Une intelligence artificielle clairement pas touchée par la grâce divine
Les différentes zones que vous traversez sont divisées en plusieurs segments et certaines portions de l'hôpital ont un accès restreint, symbolisé en rouge sur votre mini-map. Si vous franchissez ces limites, le personnel sera suspicieux et une jauge de détection surplombera leur tête. Lorsque cette jauge est remplie, les personnages vous poursuivent et s'ils vous mettent la main dessus, deux solutions s'offrent à vous : recharger la dernière sauvegarde ou utiliser votre barre de vie pour les rendre inconscients et filer à l'anglaise le temps qu'ils se réveillent. En effet, Lucius a beau être le fils du Diable, l'invincibilité n'est pas au registre de ses prérogatives et chaque utilisation de cette barre destinée à étourdir vos adversaires provoquera sa diminution, jusqu'à ce qu'il ne soit plus possible de fuir si vous vous faites attraper.
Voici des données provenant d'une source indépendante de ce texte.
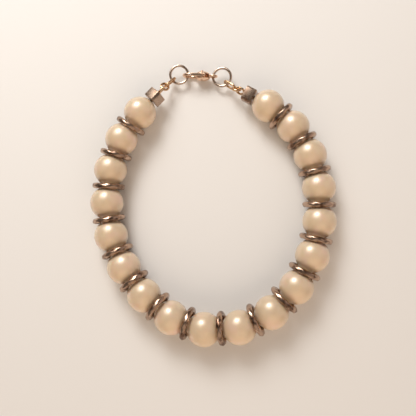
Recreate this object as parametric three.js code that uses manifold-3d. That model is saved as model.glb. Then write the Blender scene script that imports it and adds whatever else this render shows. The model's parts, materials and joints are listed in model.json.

Cet élément de gameplay ne corse clairement pas les choses puisqu'il s'agit simplement de tirer la chasse des toilettes (?!) pour recharger votre jauge.
Malheureusement, l'intelligence artificielle des personnage est inexistante, tant et si bien que vous n'aurez pas grand peine à verser par exemple une belle flaque d'essence au pied d'un médecin dans le but de l'enflammer sans qu'il y trouve quoi que ce soit à redire. Cette absence de travail sur l'IA ampute donc Lucius 2 d'une grande partie de son intérêt puisque privilégier la méthode frontale pour exécuter vos opposants est nettement plus facile et rapide que de chercher à tout prix à réaliser le meurtre parfait en toute discrétion. Ce défaut se fait cruellement ressentir également lorsque vous en venez à utiliser vos compétences spéciales, une autre nouveauté dans cette aventure de Lucius.
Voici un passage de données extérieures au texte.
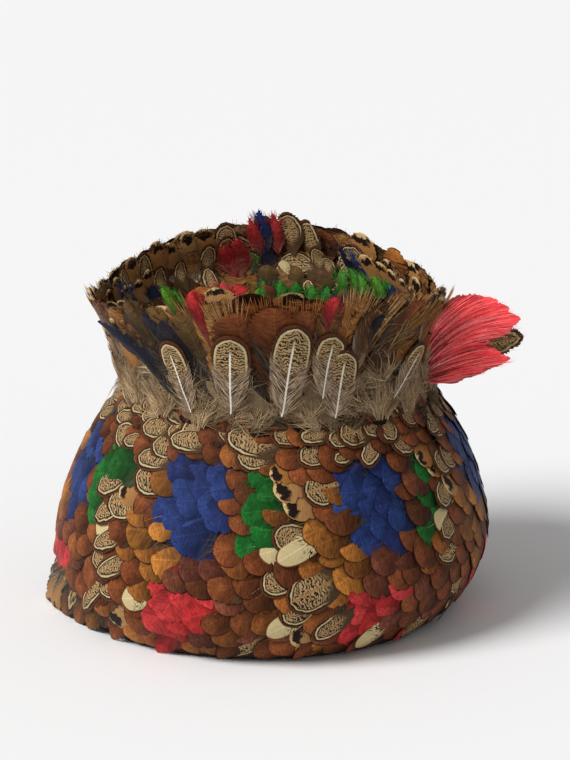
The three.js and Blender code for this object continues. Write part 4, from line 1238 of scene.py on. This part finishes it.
class HAT_OT_down(bpy.types.Operator):
    """Wrap the waist in fluff with loose strands"""

    bl_idname = "feather_hat.down"
    bl_label = "Down"

    def execute(self, context):
        dice = np.random.default_rng(15)
        sizes = context.scene.feather_sizes
        plumage = Plumage()
        self.add_tufts(plumage, dice)
        cover = fluff("waist_fluff", colour_of("down"), colour_of("wisp"))
        plumage.build("down_tufts", cover, ["waist_down"])
        plumage = Plumage()
        self.add_wisps(plumage, sizes.clump_count, sizes.strand_length / METRES, dice)
        self.add_shaft_fluff(plumage, dice)
        self.add_pale_fluff(plumage, dice)
        plumage.build("down_wisps", cover, ["waist_down"])
        return {"FINISHED"}

    def add_tufts(self, plumage, dice):
        """A closed ring whose section is a thin bag, swelled by a sum of cosines round and across it."""
        around, across = 260, 36
        angle = np.arange(around)[:, None] * 2 * math.pi / around
        share = np.arange(across)[None, :] / across * 2 * math.pi
        climb = 21 - 17 * np.cos(share)
        swell = np.zeros((around, across))
        for wave in range(26):
            turns, cross = dice.integers(3, 60), dice.uniform(0.5, 5)
            swell = swell + np.cos(turns * angle + cross * climb / 8 + dice.uniform(0, 6)) / 26**0.5
        outer = np.maximum(np.sin(share), 0) ** 0.5
        lift = 0.4 + outer * (4.2 + 1.1 * swell)
        points = RUFF.place(angle + 0 * climb, climb + 2.5 * swell * outer, lift).reshape(1, -1, 3)
        grid = np.arange(around * across).reshape(around, across)
        right, up, both = np.roll(grid, -1, 0), np.roll(grid, -1, 1), np.roll(np.roll(grid, -1, 0), -1, 1)
        faces = np.concatenate([np.stack([c.ravel() for c in part], -1) for part in ((grid, right, both), (grid, both, up))])
        lie = np.full((grid.size, 2), 0.5)
        plumage.add(points, faces, lie, 4.0, np.array([0.25]))

    def add_wisps(self, plumage, clumps, length, dice):
        """Each strand leaves its clump's foot within a fan about the clump's heading, and bends outwards by the
        square of its share."""
        each = 26
        count = clumps * each
        pick = np.repeat(np.arange(clumps), each)
        angle = dice.uniform(0, 2 * math.pi, clumps)[pick] + dice.normal(0, 0.012, count)
        climb = dice.uniform(3, 34, clumps)[pick] + dice.normal(0, 1, count)
        fan = dice.normal(0, 0.55, count)
        heading = dice.normal(math.pi / 2, 1.0, clumps)[pick] + fan
        reach = length * dice.uniform(0.35, 1.1, count)[:, None]
        bend = (fan * 0.5 + dice.normal(0, 0.35, count))[:, None]
        rings = np.linspace(0, 1, 6)[None, :]
        curl = dice.uniform(0.5, 3.5, count)[:, None]
        lift = 2.8 + curl * np.sin(rings * dice.uniform(1.2, 3, count)[:, None])
        path = Barbs(reach * (rings - 0.25 * bend**2 * rings**2), reach * bend * rings**2, lift)
        tint = np.clip(dice.random(clumps)[pick] + dice.normal(0, 0.12, count), 0, 1)
        places = places_of(angle, climb, heading, 1, 0.8, tint)
        plumage.add_strands(RUFF.lay(places, path), dice.uniform(0.14, 0.28, count), places["tint"])

    def add_pale_fluff(self, plumage, dice):
        """Tan fluff at both ends of the front, whose strands rise side by side and part by the square of their
        share."""
        for azimuth, climb, lean, width, count in PALE_FLUFF:
            share = dice.uniform(-1, 1, (count, 1))
            rings = np.linspace(0, 1, 6)[None, :]
            reach = dice.uniform(9, 24, (count, 1)) * (1 - 0.3 * share**2)
            across = share * width * (0.4 + 0.6 * rings) + reach * dice.normal(0, 0.25, (count, 1)) * rings**2
            high = 2.5 + 2.5 * dice.random((count, 1)) * np.sin(rings * math.pi * 0.7)
            places = places_of([math.radians(azimuth - 90)] * count, climb + dice.uniform(-4, 6, count),
                               math.radians(90 - lean), 1, 2.6, dice.uniform(0.35, 1, count))
            plumage.add_strands(RUFF.lay(places, Barbs(reach * rings, across, high)),
                                dice.uniform(0.1, 0.22, count), places["tint"])

    def add_shaft_fluff(self, plumage, dice):
        """Pale fluff that leaves the lower half of each shaft feather's shaft to both sides and bends forward."""
        each = 60
        rings = np.linspace(0, 1, 6)[None, :]
        for azimuth, climb, lean, length, width in SHAFT_FEATHERS:
            side = np.where(dice.random((each, 1)) < 0.5, -1, 1)
            start = -length * dice.uniform(0.5, 0.97, (each, 1))
            reach = width * dice.uniform(0.35, 0.75, (each, 1))
            turn = dice.normal(0.7, 0.25, (each, 1))
            along = start + reach * (rings * np.sin(turn) + 0.3 * rings**2)
            across = side * reach * rings * np.cos(turn)
            high = 0.8 + 1.5 * rings * dice.random((each, 1))
            places = places_of([math.radians(azimuth - 90)] * each, climb, math.radians(90 - lean), 1, 6.6,
                               dice.uniform(0.6, 1, each))
            plumage.add_strands(RUFF.lay(places, Barbs(along, across, high)), dice.uniform(0.1, 0.2, each), places["tint"])


# Upright feathers with white shafts: azimuth of the tip from the front, climb of the tip, lean, length, width.
SHAFT_FEATHERS = [
    (-35, 57, -8, 46, 17),
    (-12, 60, 8, 46, 20),
    (9, 66, 12, 54, 22),
    (25, 51, 14, 42, 19),
    (21, 61, 14, 38, 17),
    (60, 50, 38, 40, 15),
]


class HAT_OT_shafts(bpy.types.Operator):
    """Lay the upright feathers with white shafts over the front"""

    bl_idname = "feather_hat.shafts"
    bl_label = "Shaft feathers"

    def execute(self, context):
        dice = np.random.default_rng(16)
        plumage = Plumage()
        for azimuth, climb, lean, length, width in SHAFT_FEATHERS:
            form = {**FORMS["shaft"], "length": length, "width": width}
            places = places_of([math.radians(azimuth - 90)], climb, math.radians(90 - lean), 1, 6.6, dice.uniform(0, 0.4))
            plumage.add_feathers(RUFF, form, places, dice)
        nodes = [f"shaft_feather_{number}" for number in range(1, 6)]
        plumage.build("shaft_feathers", finishes()["shaft"], nodes)
        return {"FINISHED"}


# Blue hackles: azimuth and climb of the tip, lean to the left, length and width.
BLUE_HACKLES = [
    (-69, 67, -62, 60, 15), (-61, 60, -56, 54, 14), (-53, 54, -48, 42, 11),
]


class HAT_OT_hackles(bpy.types.Operator):
    """Lay the dark blue hackles at the left of the ruff"""

    bl_idname = "feather_hat.hackles"
    bl_label = "Blue hackles"

    def execute(self, context):
        dice = np.random.default_rng(17)
        plumage = Plumage()
        for azimuth, climb, lean, length, width in BLUE_HACKLES:
            form = {**FORMS["hackle"], "length": length, "width": width}
            places = places_of([math.radians(azimuth - 90)], climb, math.radians(90 - lean), 1, 6.2, dice.uniform(0, 0.5))
            plumage.add_feathers(RUFF, form, places, dice)
        plumage.build("blue_hackles", finishes()["navy"], ["blue_hackle_1", "blue_hackle_2"])
        return {"FINISHED"}


# Feathers of the red pads in millimetres: root across and up, tip across and up, width, and bow to the upper side.
PAD_FEATHERS = [
    (75, 148, 97, 170, 13, 3),
    (75, 147, 105, 172.5, 15, 4),
    (75, 145, 112, 171, 16, 5),
    (75, 143, 118, 167, 16, 5.5),
    (75, 140, 124, 161.5, 15, 6),
    (75, 137, 119, 156, 14, 5.5),
    (75, 134, 108, 150, 14, 4.5),
    (75, 132, 114, 143, 11, 3),
    (75, 130.5, 119, 140.5, 10, 1.5),
    (75, 129, 110, 137, 9, 0.5),
    (75, 128, 97, 133, 8, 0),
]
PAD_BANDED = (86, 146, 126, 151, 17, 0)


class HAT_OT_pads(bpy.types.Operator):
    """Build the red pads that stand out at the right"""

    bl_idname = "feather_hat.pads"
    bl_label = "Red pads"

    def execute(self, context):
        dice = np.random.default_rng(18)
        plumage = Plumage()
        for order, sizes in enumerate(PAD_FEATHERS):
            self.add_blade(plumage, sizes, order, dice)
        plumage.build("red_pads", finishes()["pad"], ["red_pad_1", "red_pad_2"])
        plumage = Plumage()
        self.add_blade(plumage, PAD_BANDED, -3, dice)
        plumage.build("pad_barred", finishes()["speckled"], ["red_pad_1"])
        return {"FINISHED"}

    def add_blade(self, plumage, sizes, order, dice):
        """One feather of a pad in the pad's own plane, and its loose barbs. Each is laid a little further out
        than the one before, and bows up by the sine of its share."""
        low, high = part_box("red_pad_1")
        depth = (low.y + high.y) / 2 / METRES
        root_x, root_z, tip_x, tip_z, width, bow = sizes
        root = np.array([root_x, depth - 0.35 * order, root_z])
        ahead = np.array([tip_x, depth - 0.35 * order, tip_z]) - root
        length = np.linalg.norm(ahead)
        ahead /= length
        up = np.cross([0, -1.0, 0], ahead)
        form = {**FORMS["dyed"], "length": length, "width": width, "barbs": 40, "rake": 0.65, "tilt": 0,
                "rise": 0, "blunt": 3, "rare": 1.5, "bend": 1, "arch": 1.2}
        vanes = Vanes(form, np.ones(1), dice)
        tint = dice.uniform(0.1, 0.7, 1)

        def lay(along, across, high):
            share = np.clip(1 + along / length, 0, 1.1)
            swell = np.sin(np.minimum(share, 1) * math.pi)
            points = (along + length)[..., None] * ahead + (across + bow * 4 * share * (1 - share))[..., None] * up
            return root + points + (high + 2.5 * swell)[..., None] * np.array([0, -1.0, 0])

        plumage.add(lay(vanes.along, vanes.across, vanes.high) * METRES, vanes.faces, vanes.lie, vanes.rim, tint)
        count = 70
        share = dice.uniform(-1, 1, (count, 1))
        rings = np.linspace(0, 1, 8)[None, :]
        reach = length * dice.uniform(0.25, 0.7, (count, 1))
        stop = dice.uniform(-0.35, 0.06, (count, 1)) * length
        along = stop - reach * (1 - rings) - 5 * np.abs(share) ** 3
        across = share * width * 0.42 * np.clip(1 + along / length, 0, 1) ** 0.6
        paths = lay(along, across, 1.0 + 1.2 * rings * dice.random((count, 1))) * METRES
        plumage.add_strands(paths, dice.uniform(0.1, 0.22, count), dice.uniform(0.4, 1, count))


class HAT_OT_stage(bpy.types.Operator):
    """Set the floor, the lights and the camera"""

    bl_idname = "feather_hat.stage"
    bl_label = "Stage"

    def execute(self, context):
        scene = context.scene
        self.add_floor(scene)
        self.add_sun(scene)
        self.add_camera(scene)
        world = bpy.data.worlds.new("studio")
        world.use_nodes = True
        world.node_tree.nodes["Background"].inputs["Color"].default_value = (1, 1, 1, 1)
        world.node_tree.nodes["Background"].inputs["Strength"].default_value = 0.34
        scene.world = world
        scene.view_settings.view_transform = "Standard"
        return {"FINISHED"}

    def add_floor(self, scene):
        size = 9.0
        mesh = bpy.data.meshes.new("floor")
        corners = [(-size, -size, 0), (size, -size, 0), (size, size, 0), (-size, size, 0)]
        mesh.from_pydata(corners, [], [(0, 1, 2, 3)])
        finish = Finish("floor_paper")
        place = finish.node("ShaderNodeTexCoord", output="Object")
        grain = finish.noise(place, 400, 2)
        colour = finish.scaled((0.96, 0.96, 0.96, 1), grain * 0.02 + 0.99)
        mesh.materials.append(finish.close(colour, 0.9, finish.bump(grain, 0.02, 0.0001), sheen=0, shine=0.1))
        floor = bpy.data.objects.new("floor", mesh)
        scene.collection.objects.link(floor)

    def add_sun(self, scene):
        """One wide light from the upper left of the front, the same all over the floor."""
        lamp = bpy.data.lights.new("key", "SUN")
        lamp.angle = math.radians(28)
        lamp.energy = 2.85
        held = bpy.data.objects.new("key", lamp)
        held.location = (-1.25, -0.65, 1.35)
        held.rotation_mode = "QUATERNION"
        held.rotation_quaternion = Vector(held.location).to_track_quat("Z", "Y")
        scene.collection.objects.link(held)

    def add_camera(self, scene):
        """The camera looks along +Y at a point on the hat, and its lens keeps the photo's scale."""
        sizes = scene.feather_sizes
        scale_mm, frame_height, sensor = 0.5345, 760, 36
        target = Vector((0.0012, 0, 0.12))
        rise = sizes.camera_height
        back = Vector((0, -math.cos(rise), math.sin(rise)))
        lens = bpy.data.cameras.new("photo_camera")
        lens.sensor_width = sensor
        lens.lens = sensor * sizes.camera_distance / METRES / scale_mm / frame_height
        lens.clip_end = 50
        camera = bpy.data.objects.new("photo_camera", lens)
        camera.rotation_mode = "QUATERNION"
        camera.location = target + back * sizes.camera_distance
        camera.rotation_quaternion = (-back).to_track_quat("-Z", "Y")
        scene.collection.objects.link(camera)
        scene.camera = camera


class HAT_PT_panel(bpy.types.Panel):
    """The hat's pieces, sizes and colours"""

    bl_idname = "HAT_PT_panel"
    bl_label = "Feather Hat"
    bl_space_type = "VIEW_3D"
    bl_region_type = "UI"
    bl_category = "Feather Hat"

    def draw(self, context):
        for operator in OPERATORS:
            self.layout.operator(operator.bl_idname)
        for group in (context.scene.feather_sizes, context.scene.feather_colours):
            for name in group.bl_rna.properties.keys():
                if name not in ("rna_type", "name"):
                    self.layout.prop(group, name)


OPERATORS = (
    HAT_OT_felt, HAT_OT_bubble, HAT_OT_front, HAT_OT_ruff, HAT_OT_bowl, HAT_OT_down, HAT_OT_shafts,
    HAT_OT_hackles, HAT_OT_pads, HAT_OT_stage,
)
CLASSES = (FeatherColours, FeatherSizes, *OPERATORS, HAT_PT_panel)


def register():
    for known in CLASSES:
        bpy.utils.register_class(known)
    bpy.types.Scene.feather_colours = bpy.props.PointerProperty(type=FeatherColours)
    bpy.types.Scene.feather_sizes = bpy.props.PointerProperty(type=FeatherSizes)


def unregister():
    del bpy.types.Scene.feather_sizes
    del bpy.types.Scene.feather_colours
    for known in reversed(CLASSES):
        bpy.utils.unregister_class(known)


def main():
    register()
    for operator in OPERATORS:
        group, name = operator.bl_idname.split(".")
        getattr(getattr(bpy.ops, group), name)()


if __name__ == "__main__":
    main()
Chaque meurtre vous rapporte une certaine quantité d'expérience qui vous permet par la suite de répartir des points dans 3 arbres de talents distincts : contrôle mental, télékinésie et contrôle du feu. Si, sur le papier, l'idée est plutôt bonne, permettant d'offrir à Lucius un panel d'actions plus étendu, dans les faits l'intelligence artificielle est telle que vous pouvez tout à fait parcourir l'intégralité du jeu sans y avoir recours ou vraiment très peu. Ce n'est pas tout, puisque le titre de Shiver Games reproduit les mêmes erreurs que son aîné en offrant une maniabilité d'une imprécision imparable qui mettra régulièrement vos nerfs à l'épreuve.
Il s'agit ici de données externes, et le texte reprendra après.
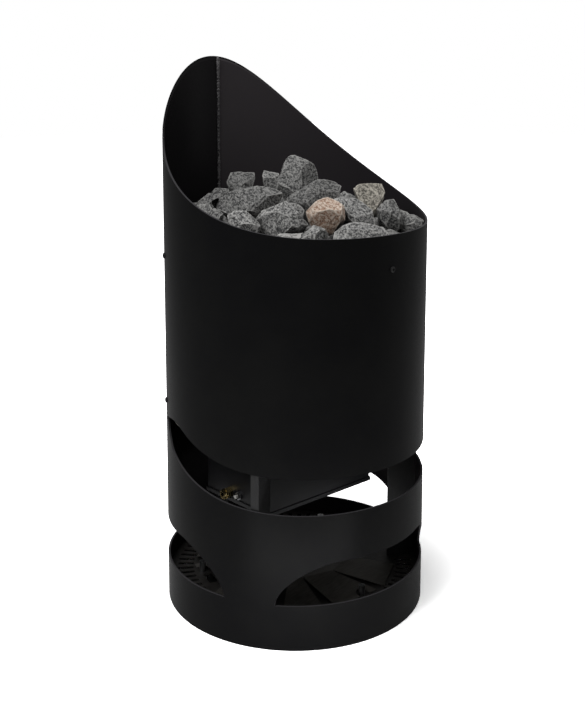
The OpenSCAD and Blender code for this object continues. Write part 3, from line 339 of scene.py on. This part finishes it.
# %% Finishes for the CAD nodes
finish_of = {
    "casing": casing_coat, "black_steel": inner_coat, "frame_steel": box_coat,
    "raw_steel": raw_sheet, "zinc": zinc_plate, "brass": brass_turned, "element": element_tube,
    "lead": nickel_lead, "ceramic": ceramic_glaze, "white_plastic": white_plastic,
    "dark_plastic": dark_plastic, "seal": rubber,
    "stone": grey_rock, "stone_tan": tan_rock, "stone_light": light_rock,
}
slot_of = {s["node"]: s["material_slot"] for s in frame["record"]["subparts"]}
special = {"base_plate": base_sheet, "heat_deflector": deflector_sheet}
for name, piece in nodes.items():
    piece.data.materials.clear()
    piece.data.materials.append(special.get(name, finish_of[slot_of[name]]))
print(len(nodes), "CAD nodes have a finish")

# %% [markdown]
# A stone from the CAD is a convex block. A split stone is that block broken further: a few
# large faces where it parted, and many small ones where corners were knocked off. A mason
# would strike the corners one by one, and so does this cell: planes cut the block, the large
# ones only on the side that is seen, so that the outline from the photo stays.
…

Le Diable ne s'habille plus en Prada
Vous aurez souvent à faire appel au même procédé pour planifier vos objectifs : prendre un objet, le lancer sur un élément fragile dans le but de le casser (une grille retenant des fils électriques par exemple) et attirer votre victime dans votre piège. L'opération est toutefois systématiquement laborieuse, en premier lieu en raison d'une caméra épileptique, qui propose un niveau de zoom trop rapproché ou un niveau de dézoom trop éloigné. De plus le tracé de votre lancer ne correspond pas à votre réticule central, vous forçant systématiquement à ajuster lentement votre tir ce qui s'avère problématique lorsque vous devez le faire dans l'urgence. Par ailleurs, de multiples bugs graphiques viennent ajouter une dose de ridicule à Lucius 2, au même titre que le comportement du moteur physique, qui tranche clairement avec le ton dramatique et sérieux du jeu et des exécutions.
En somme, toutes les bonnes idées et les bonnes intentions incontestables de Lucius 2 sont sabordées par des lourdeurs impardonnables de gameplay et un manque de finition catastrophique. C'est d'autant plus regrettable que l'on sent les efforts réalisés par les développeurs pour proposer des exécutions créatives, ajouter une bonne dose d'humour trash au jeu si l'on fouille un peu et disséminer d'astucieuses références au cinéma tout au long de l'aventure, que vous pourrez terminer en 8 à 10 heures.
Points forts
- Concept "Hitman 666" toujours aussi fun
- Ambiance réussie
- Un aspect bac à sable nettement plus appuyé qu'auparavant
- Nombreuses références au cinéma de genre
- Quelques possibilités d'exécutions bien machiavéliques
Points faibles
- Affreusement mal fini
- Caméra épileptique
- Maniabilité lourde et imprécise
- Intelligence artificielle aux fraises
- Pouvoirs et discrétion relégués au second plan
Lucius 2 : The Prophecy est l'exemple typique du jeu plein de bonnes intentions et de qualités mises à mal par un gameplay catastrophique et un manque de finition clairement handicapant. Si les exécutions sont plus variées qu'auparavant, que certains meurtres font appel à une créativité machiavélique et que l'ensemble est moins linéaire que par le passé, la lourdeur des interactions, les problèmes de caméra, de moteur physique et les multiples incohérences du comportement de PNJ font passer le titre de Shiver Games comme un jeu mal fini et peu sérieux, à l'image du premier épisode. Sachez tout de même que l'ambiance et le principe de base du jeu sont toujours aussi délicieusement diaboliques, ayez simplement conscience du produit que vous achetez. Dommage.